Adding more storage sounds simple.
Add more batteries. Get more energy.
In practice, scaling from 10 kWh to 40 kWh often introduces more complexity than expected.
More wiring. More configuration. More disruption.
Unless the system is designed differently from the start.
Why Scaling Traditionally Requires Rework
Most legacy battery systems are built around fixed configurations.
They are sized once, installed once, and expanded later, if expansion is even possible.
When additional capacity is needed, installers often must:
- Reopen electrical pathways
- Add new wiring runs
- Reconfigure inverter settings
- Rebalance system layout
That process takes time.
It also introduces variability.
The system that was clean and predictable at 10 kWh becomes more complex at 20, 30, or 40 kWh.
Because of that, expansion becomes a project, not an extension.
Capacity Grows. Complexity Shouldn’t
Scaling storage should increase capability.
It shouldn’t increase friction.
The challenge is that traditional systems rely heavily on field-built connections. Each new battery adds:
- Additional terminati ons
- More points of failure
- Greater dependency on installer execution
National Laboratory of the Rockies notes that increased system complexity can impact both reliability and installation consistency in distributed energy systems.
https://www.nrl.gov/grid/distributed-energy-resources.html
As systems scale, reducing complexity becomes just as important as increasing capacity.
Modular Architecture Changes How Scaling Works
Modular systems approach expansion differently.
Instead of rebuilding the system, they extend it.

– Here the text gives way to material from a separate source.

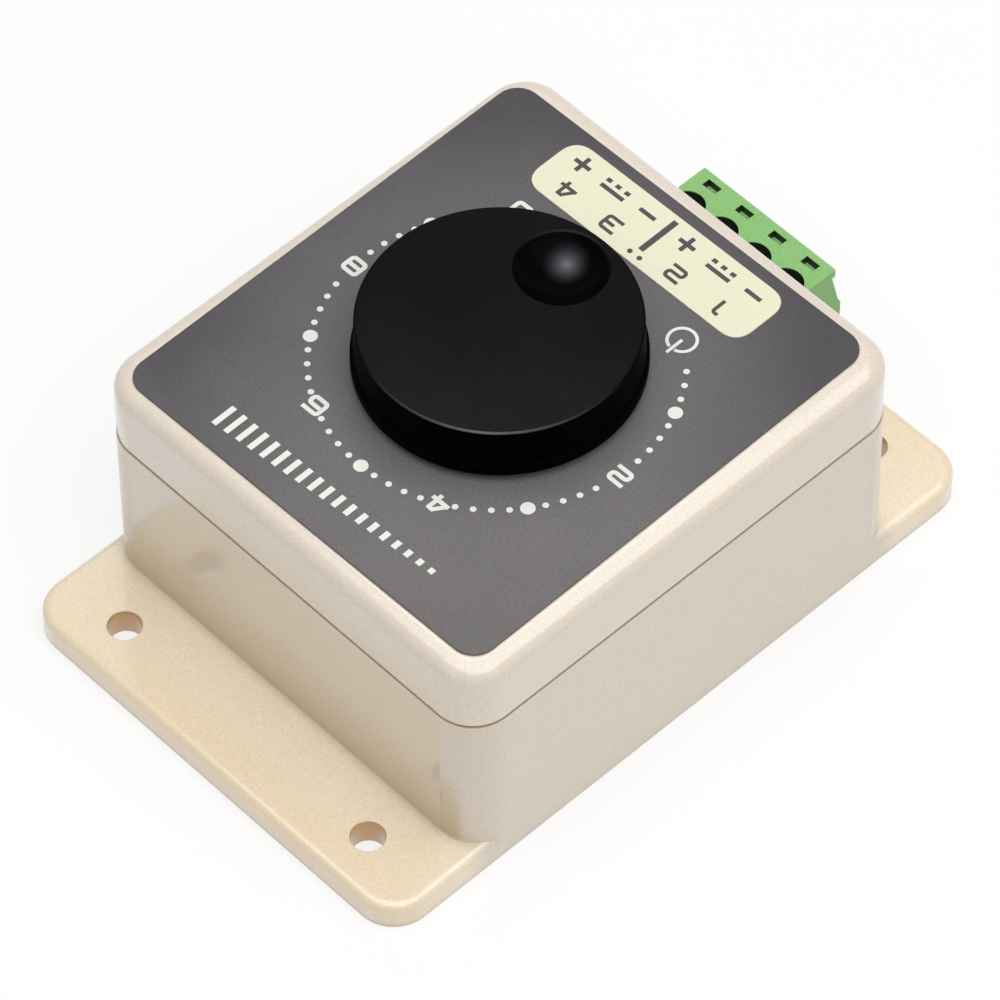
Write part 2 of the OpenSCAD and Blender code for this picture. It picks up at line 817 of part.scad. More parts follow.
// Clamp cage that climbs the screw and lifts the wire against the bar
module clamp_cage(n) {
    color(brass_color) difference() {
        pole_box(pole_x(n), cage_w, screw_out + cage_l / 2, screw_out - cage_l / 2,
            cage_z, cage_z + cage_h);
        pole_box(pole_x(n), cage_w - 2 * cage_side, screw_out + cage_l, screw_out - cage_l,
            cage_z + cage_base, cage_z + cage_base + clamp_window);
        translate([pole_x(n), -screw_out, 0])
            rod(clamp_d + 2 * clamp_fit, cage_z + cage_base, cage_z + cage_h + over);
    }
}

// Finned sink that the transistor is screwed to
module heat_sink() {
    fin_step = (sink_l - sink_fin_t) / (sink_fins - 1);
    color("#3a3d42") difference() {
        translate([0, 0, board_top]) linear_extrude(sink_h) union() {
            translate([sink_x - sink_plate, -sink_l / 2]) square([sink_plate, sink_l]);
            for (n = [0:sink_fins - 1])
                translate([sink_x - sink_plate - sink_fin, -sink_l / 2 + n * fin_step])
                    square([sink_fin + over, sink_fin_t]);
        }
        translate([sink_x - sink_plate - over, 0, tab_hole_z]) rotate([0, 90, 0])
            cylinder(h = sink_plate + 2 * over, d = sink_screw_d + 2 * thread_fit);
    }
}

tab_hole_z = tab_z + tab_h - tab_hole_drop;

// Metal tab and three leads of the power transistor
module transistor_frame() {
    color(tin_color) union() {
        difference() {
            translate([sink_x, -tab_w / 2, tab_z]) cube([tab_t, tab_w, tab_h]);
            translate([sink_x - over, 0, tab_hole_z]) rotate([0, 90, 0])
                cylinder(h = tab_t + 2 * over, d = tab_hole_d);
        }
        for (n = [-1, 0, 1]) translate([lead_x - lead_w / 2, n * lead_pitch - lead_w / 2,
            board_z - lead_tail])
            cube([lead_w, lead_w, tab_z - board_z + lead_tail]);
    }
}

// Moulded body of the power transistor
module transistor_body() {
    color("#232325") translate([sink_x + tab_t, -tab_w / 2 + body_step, tab_z])
        cube([body_t, tab_w - 2 * body_step, body_h]);
}

// Screw that clamps the transistor's tab to the sink
module sink_screw() {
    color(steel_color) translate([sink_x + tab_t, 0, tab_hole_z]) rotate([0, 90, 0])
        difference() {
            union() {
                rod(sink_head_d, 0, sink_head_h);
                rod(sink_screw_d, -tab_t - sink_plate, sink_head_h / 2);
            }
            cross_recess(sink_head_d / 2, sink_head_h, -1);
        }
}

// Part with a lead out of each end, bent down through the board
module bent_leads(span, d, z) {
    rotate([90, 0, 0]) translate([0, z, -span / 2]) cylinder(h = span, d = d);
    for (side = [-0.5, 0.5]) translate([0, side * span, 0]) {
        rod(d, board_z - lead_tail, z);
        translate([0, 0, z]) sphere(d = d);
    }
}

// Flyback diode across the motor terminals
module diode() {
    diode_z = board_top + diode_lift + diode_d / 2;
    color("#2a2a2c") difference() {
        translate([0, diode_y, diode_z]) rotate([0, 90, 0])
            cylinder(h = diode_l, d = diode_d, center = true);
        translate([0, diode_y, diode_z]) rotate([0, 90, 0])
            cylinder(h = diode_l + 2 * over, d = diode_lead_d, center = true);
    }
}

// Leads of the flyback diode
module diode_leads() {
    color(tin_color) translate([0, diode_y, 0]) rotate([0, 0, 90])
        bent_leads(diode_span, diode_lead_d, board_top + diode_lift + diode_d / 2);
}

// Two electrolytic capacitors with their crimped sleeve
module bulk_capacitors() {
    color("#26303f") for (sy = [-1, 1]) translate([bulk_x, sy * bulk_y, board_top])
        rotate_extrude() polygon([[0, 0], [bulk_d / 2, 0], [bulk_d / 2, bulk_groove_z],
            [bulk_d / 2 - bulk_groove, bulk_groove_z + bulk_groove],
            [bulk_d / 2, bulk_groove_z + 2 * bulk_groove], [bulk_d / 2, bulk_h - bulk_groove],
            [bulk_d / 2 - bulk_groove, bulk_h], [0, bulk_h]]);
}

// Leads under the two capacitors
module bulk_leads() {
    color(tin_color) for (sy = [-1, 1], side = [-0.5, 0.5])
        translate([bulk_x, sy * bulk_y + side * bulk_lead_span, 0])
            rod(bulk_lead_d, board_z - lead_tail, board_top);
}

// Timer chip that makes the switching pulses
module timer_chip() {
    color("#202022") difference() {
        translate([-chip_l / 2, chip_y - chip_w / 2, board_top + chip_lift])
            cube([chip_l, chip_w, chip_h]);
        translate([-chip_l / 2, chip_y, board_top + chip_lift + chip_h - chip_lift])
            cylinder(h = chip_lift + over, d = chip_w / 4);
    }
}

// Eight legs of the timer chip
module timer_legs() {
    color(tin_color) for (n = [0:chip_legs - 1], side = [-1, 1]) {
        translate([leg_place(n) - chip_leg_w / 2,
            chip_y + side * chip_rows / 2 - chip_leg_t / 2, board_z - lead_tail])
            cube([chip_leg_w, chip_leg_t, board_t + lead_tail + chip_lift + chip_h / 2]);
        translate([leg_place(n) - chip_leg_w / 2,
            chip_y + (side > 0 ? chip_w / 2 : -chip_rows / 2), chip_shoulder_z])
            cube([chip_leg_w, (chip_rows - chip_w) / 2, chip_leg_t]);
    }
}

chip_shoulder_z = board_top + chip_lift + chip_h / 2 - chip_leg_t;

// Row of axial resistors
module resistors() {
    waist = resistor_d * resistor_waist_share / 2;
    cap = resistor_l * resistor_end_share;
    color("#7fb4cc") for (n = [0:resistors_n - 1])
        translate([resistor_x, resistor_y + n * resistor_gap, resistor_z]) rotate([0, 90, 0])
            rotate_extrude() polygon([[resistor_lead_d / 2, -resistor_l / 2],
                [resistor_d / 2, -resistor_l / 2], [resistor_d / 2, -resistor_l / 2 + cap],
                [waist, -resistor_l / 2 + 2 * cap], [waist, resistor_l / 2 - 2 * cap],
                [resistor_d / 2, resistor_l / 2 - cap], [resistor_d / 2, resistor_l / 2],
                [resistor_lead_d / 2, resistor_l / 2]]);
}

resistor_z = board_top + resistor_lift + resistor_d / 2;

// Leads of the resistors
module resistor_leads() {
    color(tin_color) for (n = [0:resistors_n - 1])
        translate([resistor_x, resistor_y + n * resistor_gap, 0]) rotate([0, 0, 90])
            bent_leads(resistor_span, resistor_lead_d, resistor_z);
}

// Two film capacitors beside the timer's resistors
module film_capacitors() {
    color("#b5472f") for (side = [-0.5, 0.5])
        translate([film_x - film_w / 2, film_y + side * 2 * film_l - film_l / 2, board_top])
            cube([film_w, film_l, film_h]);
}

lower_case();
upper_cover();
cover_screws();
face_panel();
terminal_label();
knob();
pot_shaft();
pot_rotor();
pot_wiper();
pot_bushing();
pot_can();
pot_wafer();
pot_switch();
pot_pins();
pot_washer();
pot_nut();
circuit_board();
board_screws();
header_housing();
header_pins();
plug_housing();
plug_contacts();
clamp_screw(1);  // clamp_screw_1
clamp_screw(2);  // clamp_screw_2
clamp_screw(3);  // clamp_screw_3
clamp_screw(4);  // clamp_screw_4
clamp_cage(1);  // clamp_cage_1
clamp_cage(2);  // clamp_cage_2
clamp_cage(3);  // clamp_cage_3
clamp_cage(4);  // clamp_cage_4
heat_sink();
transistor_frame();
transistor_body();
sink_screw();
diode();
diode_leads();
bulk_capacitors();
bulk_leads();
timer_chip();
timer_legs();
resistors();
resistor_leads();
film_capacitors();
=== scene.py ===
# Look of a wall-mount speed controller for a small DC motor. The solids give sizes and places;
# this script gives their surfaces, a finer knob and label, the print, light and camera.
# Lengths are in metres; X runs along the panel's reading direction, Y up it, Z out of it.
from math import cos, pi, radians, sin, sqrt

import bmesh
import bpy
from mathutils import Matrix, Vector


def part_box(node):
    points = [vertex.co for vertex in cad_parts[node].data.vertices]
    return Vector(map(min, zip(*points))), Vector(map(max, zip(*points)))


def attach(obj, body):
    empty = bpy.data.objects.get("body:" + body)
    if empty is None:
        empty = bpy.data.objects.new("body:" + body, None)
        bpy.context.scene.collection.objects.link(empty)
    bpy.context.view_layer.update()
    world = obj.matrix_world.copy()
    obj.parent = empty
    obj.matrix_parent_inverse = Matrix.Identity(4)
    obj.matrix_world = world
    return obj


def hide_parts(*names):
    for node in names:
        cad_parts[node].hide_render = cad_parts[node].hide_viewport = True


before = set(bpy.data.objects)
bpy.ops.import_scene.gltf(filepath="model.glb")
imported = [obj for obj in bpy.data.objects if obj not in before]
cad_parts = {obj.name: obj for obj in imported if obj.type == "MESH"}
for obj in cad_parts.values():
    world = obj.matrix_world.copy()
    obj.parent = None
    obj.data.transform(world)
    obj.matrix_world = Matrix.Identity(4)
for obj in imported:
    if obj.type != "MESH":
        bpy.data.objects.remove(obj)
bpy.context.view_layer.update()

MM = 0.001


# The view. A long lens looks down on the box from above its upper left corner,
# so that the flange, one long side and the whole dial show.
LENS_MM = 259.2
SENSOR_MM = 36.0
NEAREST_SEEN = 10 * MM
CAMERA_PLACE = (-0.3485, 0.3295, 0.6306)
CAMERA_TURN_DEG = (37.692, 0.227, -133.680)

camera_data = bpy.data.cameras.new("view")
camera_data.lens = LENS_MM
camera_data.sensor_width = SENSOR_MM
camera_data.clip_start = NEAREST_SEEN
camera = bpy.data.objects.new("view", camera_data)
camera.location = CAMERA_PLACE
camera.rotation_euler = [radians(a) for a in CAMERA_TURN_DEG]
bpy.context.collection.objects.link(camera)
bpy.context.scene.camera = camera
bpy.context.scene.view_settings.view_transform = "Standard"


# The table and the room. A white sheet under the object runs out to a white room. A large soft
# box hangs above, a weak one fills the long wall, and a small one behind gives the knob its glint.
TABLE_SIZE = 8.0
TABLE_DROP = 0.02 * MM
TABLE_WHITE = (0.92, 0.92, 0.92, 1)
TABLE_GLOW_SHARE = 0.72
ROOM_LIGHT = 0.20
SOFT_BOXES = {
    "top_box": ((-0.36, 0.02, 2.00), 3.0, 56.5),
    "right_box": ((-1.10, 0.10, 1.10), 0.9, 1.6),
    "glint_box": ((0.48, -0.45, 0.94), 0.16, 0.25),
}


def add(tree, kind, feeds=None, **values):
    """Adds a shader node. feeds gives its inputs sockets or plain values, by number or name; values
    are its settings, or plain values of inputs."""
    made = tree.nodes.new("ShaderNode" + kind)
    for key, value in values.items():
        plain = key.replace("_", " ").title()
        if plain in made.inputs:
            made.inputs[plain].default_value = value
        else:
            setattr(made, key, value)
    for key, source in (feeds or {}).items():
        if isinstance(source, bpy.types.NodeSocket):
            tree.links.new(source, made.inputs[key])
        else:
            made.inputs[key].default_value = source
    return made


def seen_directly(tree):
    """1 for what the camera sees itself, in a reflection or through glass; 0 for light on the object."""
    path = add(tree, "LightPath")
    first = add(tree, "Math", {0: path.outputs["Is Camera Ray"], 1: path.outputs["Is Glossy Ray"]},
        operation="MAXIMUM")
    return add(tree, "Math", {0: first.outputs[0], 1: path.outputs["Is Transmission Ray"]},
        operation="MAXIMUM").outputs[0]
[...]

Additional battery capacity is added through:
- Pre-defined connection points
- Standardized interfaces
- Coordinated system recognition
No new wiring logic.
No reconfiguration of the entire system.
Just extension.
That distinction is what allows scaling without disruption.
What “No Rewiring” Actually Means
Scaling without rewiring doesn’t mean no electrical work at all.
It means:
- No redesign of the system architecture
- No reworking of core wiring pathways
- No need to reinterpret how components connect
The original system is built with expansion in mind.
Future capacity fits into that structure.
This reduces:
- Installation time for upgrades
- Risk of configuration errors
- Variability between expansions
The system grows.
The process stays the same.
Runtime Increases. Power Delivery Stays Controlled
Adding batteries increases stored energy.
It does not automatically increase power output.
In most residential systems:
- Inverter capacity defines instantaneous power (kW)
- Battery capacity defines duration (kWh)
So, scaling from 10 kWh to 40 kWh primarily extends:
- Backup duration
- Load coverage over time
- Flexibility under time-of-use conditions
Understanding that distinction prevents overbuilding systems that don’t align with actual needs.
Scaling Must Still Respect Electrical Constraints
Even modular systems operate within real-world limits.
Expansion must account for:
- Main panel capacity
- Interconnection rules (NEC 120% rule)
- Breaker sizing
- Utility requirements
The National Electrical Code governs how distributed energy resources are connected and expanded within residential systems.
https://www.nfpa.org/nec
Because of that, clean system architecture does not eliminate constraints.
It allows systems to work within them more effectively.
Why Homes Are Moving Toward Larger Storage Systems
The need to scale isn’t hypothetical.
It’s already happening.
Homes are adding:
- EV chargers
- Heat pumps
- All-electric appliances
The U.S. Energy Information Administration notes that residential electricity demand is increasing as electrification expands.
https://www.eia.gov/energyexplained/use-of-energy/electricity-use-in-homes.php
A system sized at 10 kWh today may not meet the same home’s needs in a few years.
Scaling is not an upgrade.
It’s an expectation.
Where NV Wave Fits into Scalable Design
NV Wave™ is built around this shift.
Its click-in, modular architecture allows battery capacity to expand without reworking the entire system.
Instead of treating expansion as a retrofit challenge, NV Wave treats it as a continuation of the original design.
That includes:
- Standardized module connections
- Coordinated system behavior across added units
- Predictable performance as capacity increases
Scaling becomes part of the system, not a disruption to it.
A Better Way to Think About Expansion
Instead of asking:
“How much storage do I need today?”
A more useful question is:
“How will my system grow when my energy needs increase?”
Because they will.
What This Signals for System Design
Energy storage is moving away from fixed sizing.
Toward flexible infrastructure.
Systems that require rewiring to scale will slow adoption.
Systems that expand cleanly will accelerate it.
The difference isn’t just convenience.
It’s how well energy systems align with how homes evolve.
Where This Is Heading
Scaling from 10 kWh to 40 kWh shouldn’t feel like starting over.
It should feel like continuing.
As energy demand grows and systems become more central to how homes operate, expansion will become routine.
The systems that handle that growth without added complexity, without rewiring, reconfiguring, or rethinking the entire installation, will define the next phase of residential energy storage.
Because in the end, scalability isn’t just about adding capacity.
It’s about removing friction as you do.